Here are some ‘alternative facts’ 🙂
1. One of the main reasons Sweden took the lead in rolling bearing production was because their local iron ore was very pure. The fatigue life of a rolling element bearing is extremely dependent on the purity of the steel. Microscopic particles of dirt dispersed throughout the steel act as crack initiators which cause the raceway to break up under the cycling stresses of rolling contact. Swedens clean ore meant their bearings tended to last longer than others.
Nowadays the micro slag etc can be removed by almost anyone using vacuum degassing, vacuum remelting and various other processes, depending on how much you want to pay. The cost of these is coming down all the time so having pure iron ore at the start is no longer the advantage it was in the early days. The current cleanliness of the steel in some Japanese commercial bearings for £3 today can be better than that of very expensive aerospace bearings costing £5000 of just a few years ago.
2. The world still can’t make perfectly spheres and never will. The needs of industry are always one step ahead of typical production. Sweden might have had a head start in the early days of bearing production but others caught up quite quickly. I ‘think’ in the early 1900s, Hoffmann’s in Chelmsford were considered to be one of the world leaders in ball manufacturing. But the history is not clear on what this ‘lead’ really was. It may have been more to do with production capacity than precision. However I’m not sure whether the precision was actually that important in those early times. Most applications just wanted low friction, no one was too fussy about noise and vibration. What I do know is that a while ago I had the pleasure of stripping a 100 year old SKF bearing. I was shocked at the out-of-round in the balls!
Bringing bearings in from Sweden during WW2 was more about the high demand and lack of capacity in the UK at the time. We also imported bearings from the USA for use in Rotol hubs, because we simply couldn’t make enough.
3. It is a fact that if you want to analyse the smoothness of rolling element bearings, you test them on a spindle that’s supported on plain bearings. Plain bearings can be easily made to run very smoothly because, when correctly made and used within their limitations, the shaft is for all intents and purposes, supported/located in place by a film of oil which prevents any interaction between asperities and machining errors in the structural parts.
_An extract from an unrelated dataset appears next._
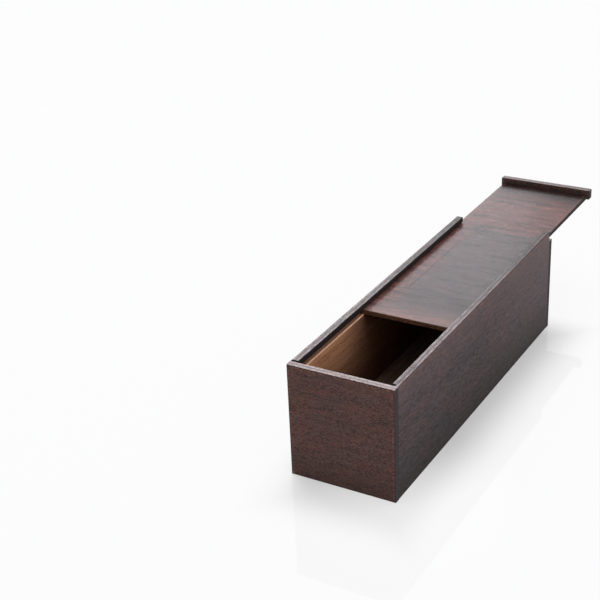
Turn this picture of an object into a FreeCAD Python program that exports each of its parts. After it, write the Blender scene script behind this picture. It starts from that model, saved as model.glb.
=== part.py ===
"""Sliding lid box: stained plywood walls, a housed bottom and a lid in ploughed grooves.

Millimetres. Z is up and the lid slides open along +Y. The box stands on the lower edges of its
four walls, and the origin is there, at the middle of the closed end panel's lower edge.
"""
import FreeCAD
import Part
import os

V = FreeCAD.Vector

# The box, over its outer faces
box_length = 356.0
box_width = 100.0
box_height = 108.0

# The plywood of each piece
end_thickness = 6.5
side_thickness = 6.5
bottom_thickness = 6.5
lid_thickness = 4.2
strip_thickness = 7.5

# The bottom, housed in all four walls above the table
bottom_rise = 12.5
housing_depth = 3.2
housing_gap = 0.2

# The groove that the lid runs in
groove_depth = 3.9
lip_height = 4.8
lip_setback = 0.8

# Clearances round the lid and its pull strip
lid_under_gap = 0.3
lid_over_gap = 1.0
lid_side_gap = 0.4
lid_end_gap = 0.3
strip_end_gap = 0.3

# The rebate in the pull strip that holds the end of the lid
rebate_depth = 4.0

# How far the lid stands open at rest
lid_opening = 120.0

# Sanded edges: those a hand meets, those at a glue line, and those of the pull strip
hand_edge = 0.6
joint_edge = 0.25
lid_edge = 0.4
strip_edge = 0.9

# Levels that several pieces share
groove_top = box_height - lip_height
lid_top = groove_top - lid_over_gap
lid_bottom = lid_top - lid_thickness
groove_floor = lid_bottom - lid_under_gap
bottom_top = bottom_rise + bottom_thickness

# Places across the box, on its right-hand side
outer_x = box_width / 2
inner_x = outer_x - side_thickness
groove_x = inner_x + groove_depth
housing_x = inner_x + housing_depth
lid_x = groove_x - lid_side_gap

# Places along the box
closed_outer_y = -end_thickness / 2
closed_inner_y = end_thickness / 2
open_outer_y = closed_outer_y + box_length
open_inner_y = open_outer_y - end_thickness
strip_inner_y = open_outer_y - strip_thickness
lip_end_y = strip_inner_y - strip_end_gap
lid_end_y = strip_inner_y + rebate_depth


def board(low, high):
    """A square-edged board between its lowest and its highest corner."""
    size = V(*high) - V(*low)
    return Part.makeBox(size.x, size.y, size.z, V(*low))


def edges_at(solid, **place):
    """The solid's straight edges that lie whole at the given x, y or z values."""
    found = []
    for edge in solid.Edges:
        ends = [vertex.Point for vertex in edge.Vertexes]
        if all(abs(getattr(end, axis) - value) < 1e-4 for end in ends for axis, value in place.items()):
            found.append(edge)
    return found


def eased(solid, radius, places):
    """The solid with a small sanded round along each edge that the places name."""
    edges = [edge for place in places for edge in edges_at(solid, **place)]
    return solid.makeFillet(radius, edges)


def end_panel(outer_y, inner_y, height):
    """A full-width end board whose inner face has a stopped housing for the bottom."""
    low_y, high_y = sorted((outer_y, inner_y))
    panel = board((-outer_x, low_y, 0), (outer_x, high_y, height))
    into_panel = housing_depth if outer_y > inner_y else -housing_depth
    low_housing, high_housing = sorted((inner_y, inner_y + into_panel))
    housing = board((-housing_x, low_housing, bottom_rise), (housing_x, high_housing, bottom_top))
    panel = panel.cut(housing)
    outside = [{"x": side, "y": outer_y} for side in (-outer_x, outer_x)]
    outside += [{"y": outer_y, "z": level} for level in (0, height)]
    panel = eased(panel, hand_edge, outside)
    glue_line = [{"x": side, "y": inner_y} for side in (-outer_x, outer_x)]
    return eased(panel, joint_edge, glue_line)


def side_panel():
    """The right-hand side, ploughed along its inner face for the lid and for the bottom."""
    section = [
        (outer_x, 0),
        (outer_x, box_height),
        (inner_x, box_height),
        (inner_x, groove_top),
        (groove_x, groove_top),
        (groove_x, groove_floor),
        (inner_x, groove_floor),
        (inner_x, bottom_top),
        (housing_x, bottom_top),
        (housing_x, bottom_rise),
        (inner_x, bottom_rise),
        (inner_x, 0),
    ]
    outline = Part.makePolygon([V(x, closed_inner_y, z) for x, z in section + section[:1]])
    panel = Part.Face(outline).extrude(V(0, open_inner_y - closed_inner_y, 0))

    # The pull strip shuts over the open end, so the groove's walls stop short of it there.
    strip_room = board((0, lip_end_y, groove_floor), (outer_x, open_inner_y, box_height))
    # At the closed end only the lip is short, by the width of a saw cut.
    saw_cut = board((0, closed_inner_y, groove_floor), (groove_x, closed_inner_y + lip_setback, box_height))
    panel = panel.cut(strip_room).cut(saw_cut)

    long_edges = [
        {"x": outer_x, "z": 0},
        {"x": outer_x, "z": box_height},
        {"x": inner_x, "z": box_height},
        {"x": inner_x, "z": groove_floor},
    ]
    panel = eased(panel, hand_edge, long_edges)
    glue_line = [{"x": outer_x, "y": end} for end in (closed_inner_y, open_inner_y)]
    return eased(panel, joint_edge, glue_line)


def bottom_panel():
    """The raised bottom, its four edges held in the walls' housings."""
    reach = housing_depth - housing_gap
    low = (-inner_x - reach, closed_inner_y - reach, bottom_rise)
    high = (inner_x + reach, open_inner_y + reach, bottom_top)
    return board(low, high)


def lid_panel():
    """The thin lid, which runs in the grooves and ends inside the pull strip."""
    near_y = closed_inner_y + lid_end_gap
    lid = board((-lid_x, near_y, lid_bottom), (lid_x, lid_end_y, lid_top))
    near_edges = [{"y": near_y, "z": level} for level in (lid_bottom, lid_top)]
    long_edges = [{"x": side, "z": level} for side in (-lid_x, lid_x) for level in (lid_bottom, lid_top)]
    return eased(lid, lid_edge, near_edges + long_edges)


def lid_pull_strip():
    """The strip across the lid's end: a finger pull, and the top of the open end when shut."""
    strip = board((-outer_x, strip_inner_y, lid_bottom), (outer_x, open_outer_y, box_height))
    rebate = board((-lid_x, strip_inner_y, lid_bottom), (lid_x, lid_end_y, lid_top))
    strip = strip.cut(rebate)
    top_edges = [{"y": face, "z": box_height} for face in (strip_inner_y, open_outer_y)]
    end_edges = [{"x": side, "z": level} for side in (-outer_x, outer_x) for level in (lid_bottom, box_height)]
    end_edges += [{"x": side, "y": face} for side in (-outer_x, outer_x) for face in (strip_inner_y, open_outer_y)]
    return eased(strip, strip_edge, top_edges + end_edges + [{"y": open_outer_y, "z": lid_bottom}])


right_side = side_panel()
opened = V(0, lid_opening, 0)
pieces = {
    "closed_end_panel": end_panel(closed_outer_y, closed_inner_y, box_height),
    "open_end_panel": end_panel(open_outer_y, open_inner_y, groove_floor),
    "right_side_panel": right_side,
    "left_side_panel": right_side.mirror(V(0, 0, 0), V(1, 0, 0)),
    "bottom_panel": bottom_panel(),
    "lid_panel": lid_panel().translated(opened),
    "lid_pull_strip": lid_pull_strip().translated(opened),
}

os.makedirs("parts", exist_ok=True)
for name, shape in pieces.items():
    shape.exportStep(f"parts/{name}.step")
    box = shape.BoundBox
    print(f"{name}: {box.XLength:.1f} x {box.YLength:.1f} x {box.ZLength:.1f} mm, valid {shape.isValid()}")
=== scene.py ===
# %% [markdown]
# # A sliding lid box in dark-stained plywood
#
# The box itself comes from the frame: five boards glued into a long tray, and a thin lid with a
# pull strip across its end. This script gives every board the look of stained plywood, sets the
# box on a glossy white table and lights it softly.

# %% Load the frame
import math

import bpy
from mathutils import Matrix, Vector


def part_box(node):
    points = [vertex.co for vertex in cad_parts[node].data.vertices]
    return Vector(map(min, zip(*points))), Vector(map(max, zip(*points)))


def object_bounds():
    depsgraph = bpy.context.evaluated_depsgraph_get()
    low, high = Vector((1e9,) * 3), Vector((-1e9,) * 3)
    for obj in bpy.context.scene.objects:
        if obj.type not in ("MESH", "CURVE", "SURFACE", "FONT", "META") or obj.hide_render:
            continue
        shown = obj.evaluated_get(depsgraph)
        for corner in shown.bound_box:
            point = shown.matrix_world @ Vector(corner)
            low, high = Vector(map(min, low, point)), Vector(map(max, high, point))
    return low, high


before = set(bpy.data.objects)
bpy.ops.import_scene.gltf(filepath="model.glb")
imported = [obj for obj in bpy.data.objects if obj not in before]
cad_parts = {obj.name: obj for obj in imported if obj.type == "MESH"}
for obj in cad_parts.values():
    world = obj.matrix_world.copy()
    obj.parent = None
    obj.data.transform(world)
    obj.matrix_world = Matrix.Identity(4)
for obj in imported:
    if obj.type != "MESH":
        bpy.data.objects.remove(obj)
cad_low, cad_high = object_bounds()
print("boards:", ", ".join(sorted(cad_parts)))

# %% [markdown]
# ## Sizes
#
# Object coordinates are in the frame's own axes, so a pattern can ask where on the box it is. They
# are in metres, and wood is easier to think of in millimetres, so every material works in those.
# The places of the tray and of the lid's groove are read from the boards, not typed in again.

# %% Read the places that the patterns need
MM = 1000.0
LID_SIDE_GAP = 0.4
# A distance past everything, for a box that is meant to be open on that side.
FAR = 1000.0


def corners(node):
    """A board's lowest and highest corner, in millimetres."""
    low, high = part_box(node)
    return Vector(low) * MM, Vector(high) * MM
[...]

The shearing of an oil film doesn’t make a noise or cause vibrations. Their main limitations are load and speed. The supporting film of oil is not very strong and will be broken if you apply too much load. Too little speed and you won’t create the film and as a consequence things will rattle around and the opposing surfaces will wear. Too much speed and it will get hot and seize. These limitations can be coped with if the application is not so demanding, but stuff in a rolling element bearing instead and by and large these challenges melt away. Unfortunately, as I have said before, rolling bearings need 10 times more care and attention to the details around the companion structure. Too often rolling bearings don’t get what they deserve.
4. Up till the early 2000s nearly all computer hard-drive spindles were supported on rolling bearings. Throughout this products design life, a huge amount of effort was expended by the Japanese bearing industry to constantly improve NNR (non-repetitive runout). This is the variation in runout that changed a tiny bit with each revolution of the inner ring. It is important if your disc tracks are highly compressed and you don’t want to keep losing your place. The main cause of NNR is ball sphericity plus that ball/cage speed is not synchronised with inner ring speed. Eventually demands of the computer industry for ever tighter NNR got too much and a market of hundreds of millions of pieces a year of rolling element bearings disappeared very quickly, to be replaced by plain bearings, first oil, then air lubricated.
Conclusion: What’s best Plain or rolling ?… it’s always just a combination of horses for courses technical, marketing and good old fashion economics.